**EXERCISE PROMPT:**
Output the material below in its entirety, exactly as given.

**DATA:**
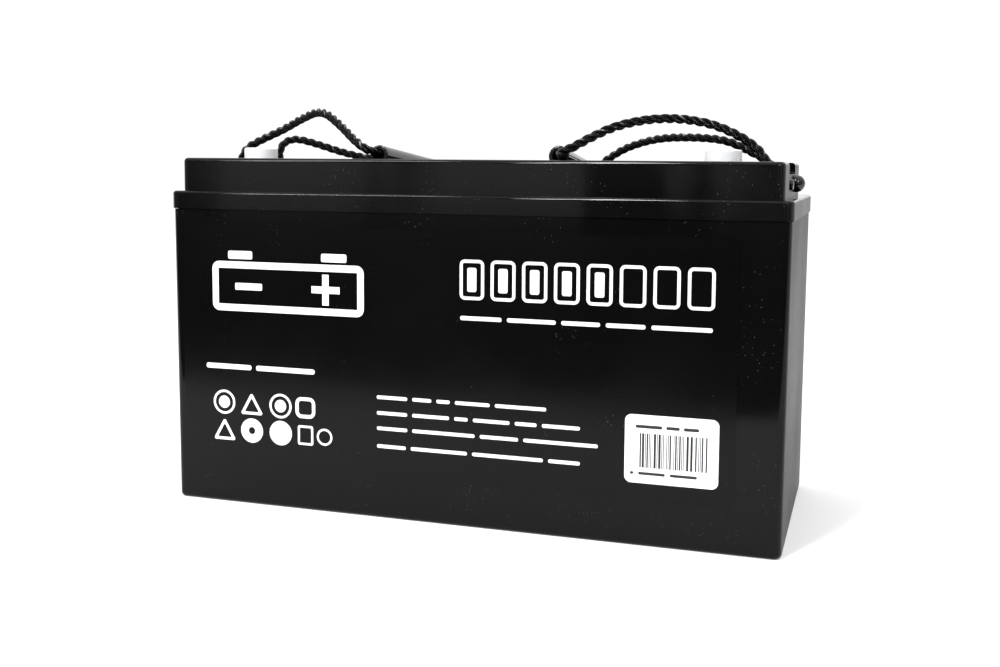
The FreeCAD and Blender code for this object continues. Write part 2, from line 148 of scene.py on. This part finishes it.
class Nodes:
    """Short calls for building a node tree."""

    def __init__(self, tree):
        self.tree = tree

    def feed(self, socket, value):
        if isinstance(value, bpy.types.NodeSocket):
            self.tree.links.new(value, socket)
        else:
            socket.default_value = value

    def node(self, kind, **inputs):
        made = self.tree.nodes.new(kind)
        for name, value in inputs.items():
            self.feed(made.inputs[name.replace("_", " ")], value)
        return made

    def ramp(self, value, low, high, to_low=0.0, to_high=1.0, smooth=False):
        made = self.node("ShaderNodeMapRange", Value=value)
        made.interpolation_type = "SMOOTHSTEP" if smooth else "LINEAR"
        made.inputs["From Min"].default_value = low
        made.inputs["From Max"].default_value = high
        made.inputs["To Min"].default_value = to_low
        made.inputs["To Max"].default_value = to_high
        return made.outputs["Result"]

    def math(self, kind, first, second):
        made = self.tree.nodes.new("ShaderNodeMath")
        made.operation = kind
        self.feed(made.inputs[0], first)
        self.feed(made.inputs[1], second)
        return made.outputs[0]

    def scaled(self, vector, scale):
        mapping = self.node("ShaderNodeMapping", Vector=vector)
        mapping.inputs["Scale"].default_value = scale
        return mapping.outputs[0]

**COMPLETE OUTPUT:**
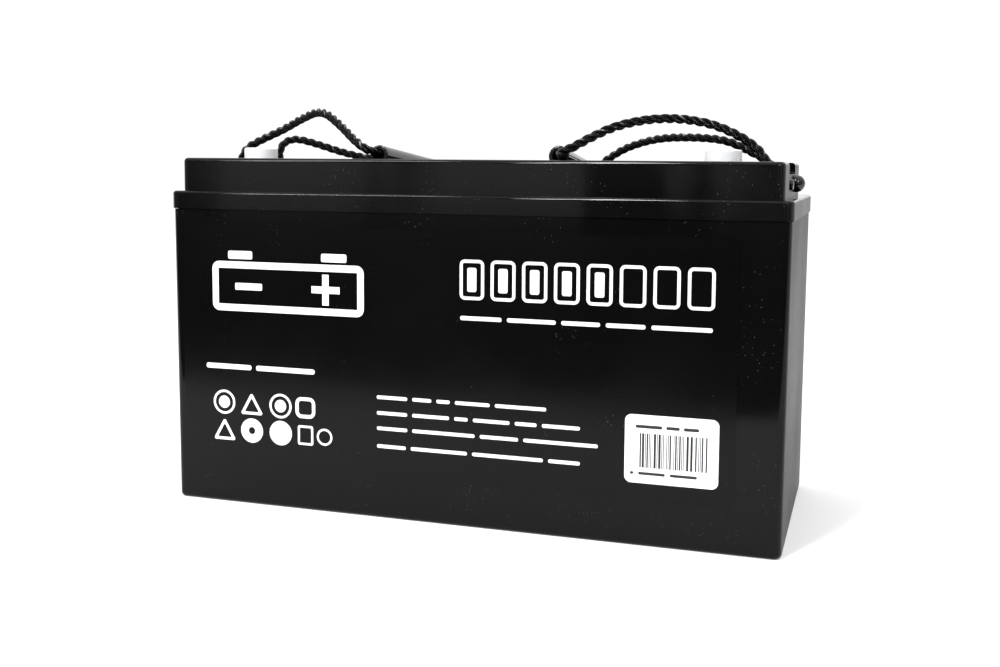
The FreeCAD and Blender code for this object continues. Write part 2, from line 148 of scene.py on. This part finishes it.
class Nodes:
    """Short calls for building a node tree."""

    def __init__(self, tree):
        self.tree = tree

    def feed(self, socket, value):
        if isinstance(value, bpy.types.NodeSocket):
            self.tree.links.new(value, socket)
        else:
            socket.default_value = value

    def node(self, kind, **inputs):
        made = self.tree.nodes.new(kind)
        for name, value in inputs.items():
            self.feed(made.inputs[name.replace("_", " ")], value)
        return made

    def ramp(self, value, low, high, to_low=0.0, to_high=1.0, smooth=False):
        made = self.node("ShaderNodeMapRange", Value=value)
        made.interpolation_type = "SMOOTHSTEP" if smooth else "LINEAR"
        made.inputs["From Min"].default_value = low
        made.inputs["From Max"].default_value = high
        made.inputs["To Min"].default_value = to_low
        made.inputs["To Max"].default_value = to_high
        return made.outputs["Result"]

    def math(self, kind, first, second):
        made = self.tree.nodes.new("ShaderNodeMath")
        made.operation = kind
        self.feed(made.inputs[0], first)
        self.feed(made.inputs[1], second)
        return made.outputs[0]

    def scaled(self, vector, scale):
        mapping = self.node("ShaderNodeMapping", Vector=vector)
        mapping.inputs["Scale"].default_value = scale
        return mapping.outputs[0]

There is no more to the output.